2. The video processing method according to claim 1, wherein identifying a set of video clips in each of the plurality of initial videos, comprises:
parsing each of the plurality of initial videos into M image frames, wherein M is a positive integer greater than 1; and
determining video data satisfying a predetermined condition from the parsed initial videos, and taking the determined video data as the set of video clips.
3. The video processing method according to claim 2, wherein the video clips comprise N image frames, N is a positive integer greater than 1 and less than or equal to M, and attaching video data of each of the set of video clips to a tag, comprises:
determining an image type of each of the image frames; and
in response to a ratio of a number of image frames belonging to a same image type to a total number of image frames meeting a condition, attaching the video clips to a tag associated to the image type.
4. The video processing method according to claim 2, wherein determining video data satisfying a predetermined condition from the parsed initial videos, and taking the determined video data as the set of video clips, comprises:
determining at least two consecutive image frames from the M image frames, wherein the consecutive image frames are in a same image type; and
in response to the at least two consecutive image frames satisfying the predetermined condition, taking the at least two consecutive image frames as one of the set of video clips.
5. The video processing method according to claim 1, wherein extracting a plurality of video clips from the set of video clips of one or more of the initial videos, comprises:
identifying the tag type of the video template; and
placing the plurality of video clips in an order based on similarity between the tag of each of the plurality of video clips and the tag type of the video template, and extracting the plurality of video clips whose similarity is within a confidence range interval.
6. The video processing method according to claim 5, wherein attaching video data of each of the set of video clips to a tag, comprises at least one of:
tagging a plurality of consecutive frames that comprise human faces in the set of video clips as a video clip;
tagging a plurality of consecutive frames that are clearly imaged in the set of video clips as a video clip; and
tagging a plurality of consecutive frames that display a same scene in the set of video clips as a video clip.

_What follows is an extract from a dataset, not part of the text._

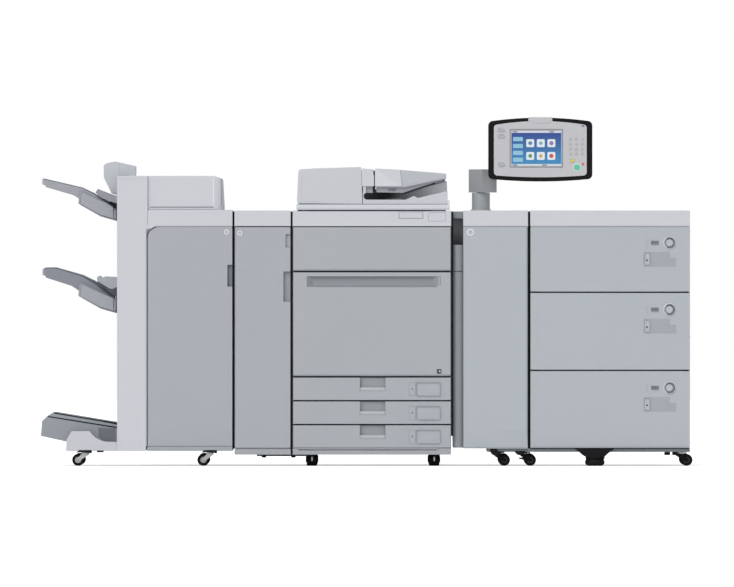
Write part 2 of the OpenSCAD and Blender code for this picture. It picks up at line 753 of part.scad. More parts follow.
// Top plate, swivel, and a fork whose sides hold the axle.
module caster_fork(r, top, w) {
    arm_t = 3;
    plate_t = 4;
    crown_z = top - 8;
    bridge_z = top - 14;
    swivel_r = 13;
    half = w / 2 + 1;
    back = caster_trail + 12;
    arm = concat([[back, crown_z], [r - 6, crown_z]], arc([0, r], 8, 100, 280, 10),
        [[back, bridge_z - 4]]);
    block(around(caster_trail, -26, 24), [-24, 24], [top - plate_t, top]);
    translate([caster_trail, 0, crown_z - 1]) cylinder(h = 6, r = swivel_r, $fn = 48);
    block([r + 2, back], [-half - arm_t, half + arm_t], [bridge_z, crown_z]);
    along_y(arm, [-half - arm_t, -half]);
    along_y(arm, [half, half + arm_t]);
    rod_y([-half - arm_t, half + arm_t], [0, r], axle_r);
}

module caster_forks() color(STEEL) placed()
    for (c = CASTERS) at_caster(c) caster_fork(c[1], c[2], c[4]);

module caster_wheels() color(BLACK) placed() for (c = CASTERS) at_caster(c) difference() {
    rod_y([-c[4] / 2, c[4] / 2], [0, c[1]], c[1], 64);
    rod_y([-c[4], c[4]], [0, c[1]], axle_r + 0.05);
}

// The middle foot under the deck's front edge: a tapering bracket with a round glide.
module deck_foot() color(BLACK) placed() {
    x = deck_x + 263;
    y = [3, 79];
    step_y = 12;
    neck = 33;
    glide_z = 34;
    along_y([[x - 61, deck_base_z], [x + 61, deck_base_z], [x + neck, glide_z],
        [x - neck, glide_z]], y);
    along_y([[x - 77, plinth_top], [x + 77, plinth_top], [x + 61, deck_base_z],
        [x - 61, deck_base_z]], [y[0], step_y]);
    translate([x, (y[0] + y[1]) / 2, 0]) rotate_extrude($fn = 96) polygon(concat(
        [[0, 0]], arc([24, 16], 16, -90, 75, 12), [[0, glide_z + 1]]));
    stub_z = 44;
    for (side = [-92, -60]) translate([deck_end + side, 40, stub_z])
        cylinder(h = deck_base_z - stub_z, r = 12, $fn = 48);
}

// ---- nodes ----

finisher_cabinet();
finisher_columns();
delivery_panels();
delivery_guides();
finisher_hood();
exit_head();
finisher_door();
upper_tray_carriage();
upper_tray_plate();
lower_tray_carriage();
lower_tray_plate();
booklet_tray();
booklet_outriggers();
buffer_cabinet();
buffer_door();
top_covers();
base_plinths();
power_inlets();
engine_core();
engine_panels();
drawer_rails();
reader_frame();
platen_glass();
toner_cover();
front_door();
cassette_1();
cassette_2();
cassette_3();
platen_lid();
feed_unit();
feeder_outlet();
feeder_cover();
document_tray();
pass_link();
pass_cabinet();
pass_door();
panel_mast();
mast_head();
panel_housing();
panel_face();
deck_panels();
deck_drawer_1();
deck_drawer_2();
deck_drawer_3();
deck_button_1();
deck_button_2();
deck_button_3();
deck_foot();
caster_forks();
caster_wheels();
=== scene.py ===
"""Digital production printer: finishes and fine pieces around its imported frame.

Every piece is placed from the boxes of the frame's nodes. X runs along the row, the fronts
look along -Y, Z is up, and all lengths are in metres.
"""

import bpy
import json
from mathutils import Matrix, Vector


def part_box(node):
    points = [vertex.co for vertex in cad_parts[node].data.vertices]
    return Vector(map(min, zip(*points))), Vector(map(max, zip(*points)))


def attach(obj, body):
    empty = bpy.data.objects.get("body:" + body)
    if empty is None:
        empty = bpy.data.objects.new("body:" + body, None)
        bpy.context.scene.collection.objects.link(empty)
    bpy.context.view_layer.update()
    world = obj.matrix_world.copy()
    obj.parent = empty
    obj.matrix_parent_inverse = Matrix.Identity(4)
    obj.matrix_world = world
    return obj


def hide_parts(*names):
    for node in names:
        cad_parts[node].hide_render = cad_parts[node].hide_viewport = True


bl_info = {
    "name": "Digital Production Printer",
    "version": (1, 0, 0),
    "blender": (4, 5, 0),
    "location": "View3D > Sidebar > Printer",
    "description": "Finishes the covers, trays, feeder, panel and deck of a production printer",
    "category": "Object",
}

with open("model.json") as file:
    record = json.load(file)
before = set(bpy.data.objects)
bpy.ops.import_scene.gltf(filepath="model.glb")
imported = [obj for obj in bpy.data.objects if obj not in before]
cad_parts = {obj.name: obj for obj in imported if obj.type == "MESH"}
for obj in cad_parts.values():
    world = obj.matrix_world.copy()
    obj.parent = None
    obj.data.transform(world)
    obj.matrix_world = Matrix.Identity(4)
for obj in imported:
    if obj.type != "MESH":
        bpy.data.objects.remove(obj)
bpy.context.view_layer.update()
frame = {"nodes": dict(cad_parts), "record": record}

import json
import math

import bmesh
import bpy
from bpy.props import FloatProperty, FloatVectorProperty, IntProperty, PointerProperty
from mathutils import Euler, Vector

MM = 0.001


# ---- driving sizes and colours ----

def srgb(red, green, blue):
    """A colour written in display values from 0 to 255, as linear values."""
    def linear(value):
        value /= 255
        return value / 12.92 if value <= 0.04045 else ((value + 0.055) / 1.055) ** 2.4
    return (linear(red), linear(green), linear(blue))


def length(name, description, default):
    """A property for a length in metres."""
    return FloatProperty(name=name, description=description, default=default, min=0.0,
        subtype="DISTANCE", unit="LENGTH")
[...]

7. The video processing method according to claim 1, wherein editing the extracted plurality of video clips to output a recommended video, comprises:
determining a start time point and an end time point of each of the extracted plurality of video clips based on a duration of the video template; and
fusing the plurality of video clips in the video template based on the start time point and the end time point of each of the extracted plurality of video clips and an order that the extracted plurality of video clips are played; and outputting the recommended video.

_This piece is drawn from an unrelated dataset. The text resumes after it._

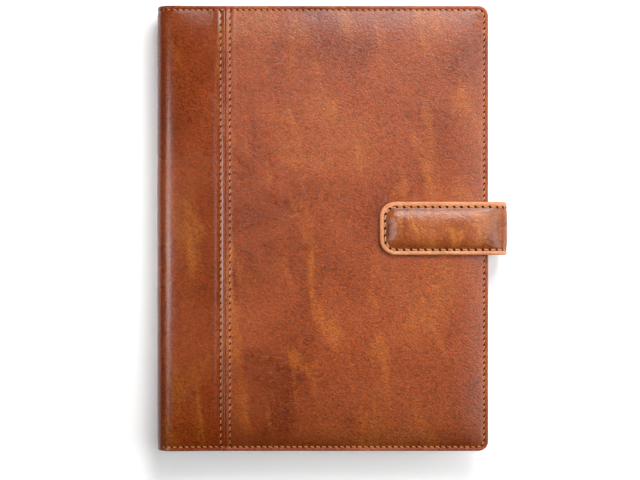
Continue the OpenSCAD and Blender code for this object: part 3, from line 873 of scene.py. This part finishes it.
def softLight(name, place, size, power, aim=(0, 0, 0), spread=180):
    lamp = bpy.data.lights.new(name, "AREA")
    lamp.spread = math.radians(spread)
    lamp.shape = "RECTANGLE"
    lamp.size, lamp.size_y = size
    lamp.energy = power
    light = bpy.data.objects.new(name, lamp)
    light.location = place
    light.rotation_mode = "QUATERNION"
    light.rotation_quaternion = (Vector(aim) - Vector(place)).to_track_quat("-Z", "Y")
    scene.collection.objects.link(light)


softLight("key_softbox", (0.27, 0.79, 0.94), (0.5, 0.6), 14.2)
softLight("side_softbox", (0.88, 0.05, 0.88), (0.9, 1.0), 11)
# a strip behind a honeycomb grid, which lights the spine and little else
softLight("spine_strip", (-0.69, 0.0, 1.1), (0.24, 0.9), 0.33, (spineX, 0, topZ), 28)
# the studio is dark overhead, behind the camera, and brightest low down on the key light's side
world = bpy.data.worlds.new("studio")
scene.world = world
world.use_nodes = True
sky = world.node_tree
around = addNode(sky, "ShaderNodeTexCoord").outputs["Generated"]
up = addNode(sky, "ShaderNodeSeparateXYZ", None, {0: around})
keyWard = addNode(sky, "ShaderNodeVectorMath", {"operation": "DOT_PRODUCT", 1: (0.65, 0.76, 0)}, {0: around})
glow = addNode(sky, "ShaderNodeMapRange", {"interpolation_type": "SMOOTHSTEP", "From Min": 0.95,
    "From Max": 0.35, "To Min": 0.06, "To Max": 0.9}, {"Value": up.outputs["Z"]})
bySide = addNode(sky, "ShaderNodeMapRange", {"From Min": -1, "To Min": 0.06, "To Max": 0.36},
    {"Value": keyWard.outputs["Value"]})
strength = addNode(sky, "ShaderNodeMath", {"operation": "MULTIPLY"},
    {0: glow.outputs[0], 1: bySide.outputs[0]})
sky.links.new(strength.outputs[0], sky.nodes["Background"].inputs["Strength"])
sky.nodes["Background"].inputs["Color"].default_value = (1, 1, 1, 1)

view = {"x": -1.6 * mm, "y": -8.7 * mm, "above": 1095 * mm, "lens": 82.1}
cameraData = bpy.data.cameras.new("camera")
cameraData.lens = view["lens"]
cameraData.sensor_width = 36
camera = bpy.data.objects.new("camera", cameraData)
camera.location = (view["x"], view["y"], topZ + view["above"])
scene.collection.objects.link(camera)
scene.camera = camera

print("scene ready")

8. The video processing method according to claim 7, wherein in response to an editing instruction for the recommended video being detected, the method further comprises:
determining a video template corresponding to the editing instruction as a second video template;
adjusting the start time point and the end time point of each of the extracted plurality of video clips based on a duration of the second video template, taking the adjusted video clips as second video clips; and
fusing the second video clips in the second video template based on the start time point and the end time point of each of the second video clips and the order that the extracted plurality of video clips are played, and generating a second recommended video.
9. The video processing method according to claim 7, further comprising:
acquiring an audio of the video template, wherein the audio has a plurality of audio clips;
determining the order that the plurality of video clips are played based on the plurality of audio clips, and outputting the recommended video; and
enabling image frames of the plurality of video clips to be switched at an end point of each of the plurality of audio clips.

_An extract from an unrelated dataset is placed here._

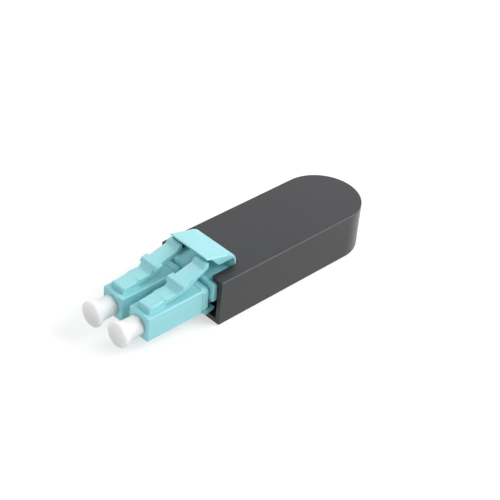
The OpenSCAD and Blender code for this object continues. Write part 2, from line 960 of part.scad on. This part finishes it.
module duplex_clip() {
    color(aqua)
        placed()
            difference() {
                union() {
                    along_y(-rim_reach, -fit_gap)
                        intersection() {
                            translate([0, rim_top - rim_w / 2])
                                round_rect(rim_w, rim_w, rim_r);
                            translate([-rim_w / 2, rim_top - rim_h])
                                square([rim_w, rim_h]);
                        }
                    translate([-clip_body_w / 2, -fit_gap - eps, clip_top - clip_top_t])
                        cube([clip_body_w, trigger_run, clip_top_t]);
                    translate([-trigger_w / 2, trough_y, trough_low])
                        cube([trigger_w, trough_end - trough_y, bead_z - trough_low]);
                    for (side = [-1, 1])
                        saddle(side);
                    for (side = [0, 1])
                        mirror([side, 0, 0])
                            lug();
                }
                for (side = [-1, 1])
                    translate([side * pitch / 2, 0, axis_h]) {
                        rod(-rim_reach - over, saddle_l + over, neck_d / 2 + slide_gap);
                        translate([-saddle_open / 2, -rim_reach - over, -plug_w])
                            cube([saddle_open, rim_reach + saddle_l + 2 * over, plug_w]);
                    }
                bead_clearance();
            }
}

// Room for the hinge bead and for the leg of the trigger as it leans forward.
module bead_clearance() {
    cross_rod(trigger_run, bead_z, bead_d / 2 + turn_gap, trigger_w + over);
    translate([-trigger_w / 2 - leg_room, trough_y, bead_z])
        cube([trigger_w + 2 * leg_room, trough_end - trough_y + over, housing_h]);
}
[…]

10. The video processing method according to claim 7, wherein after outputting the recommended video, the method further comprises:
in response to an original video corresponding to the recommended video not meeting a predetermined condition, deleting all recommended videos.
11. The video processing method according to claim 7, wherein when an updated video template is detected, the recommended video before the video template being updated is taken as an original recommended video, and after outputting the recommended video, the method further comprises at least one of:
fusing a plurality of video clips matching the updated video template in the updated video template to obtain an updated recommended video; and
replacing the original recommended video with the updated recommended video.
12. The video processing method according to claim 1, wherein in response to a video generation instruction for the recommended video being detected, the method further comprises:
storing a video file of the recommended video to a non-transitory memory based on the video generation instruction.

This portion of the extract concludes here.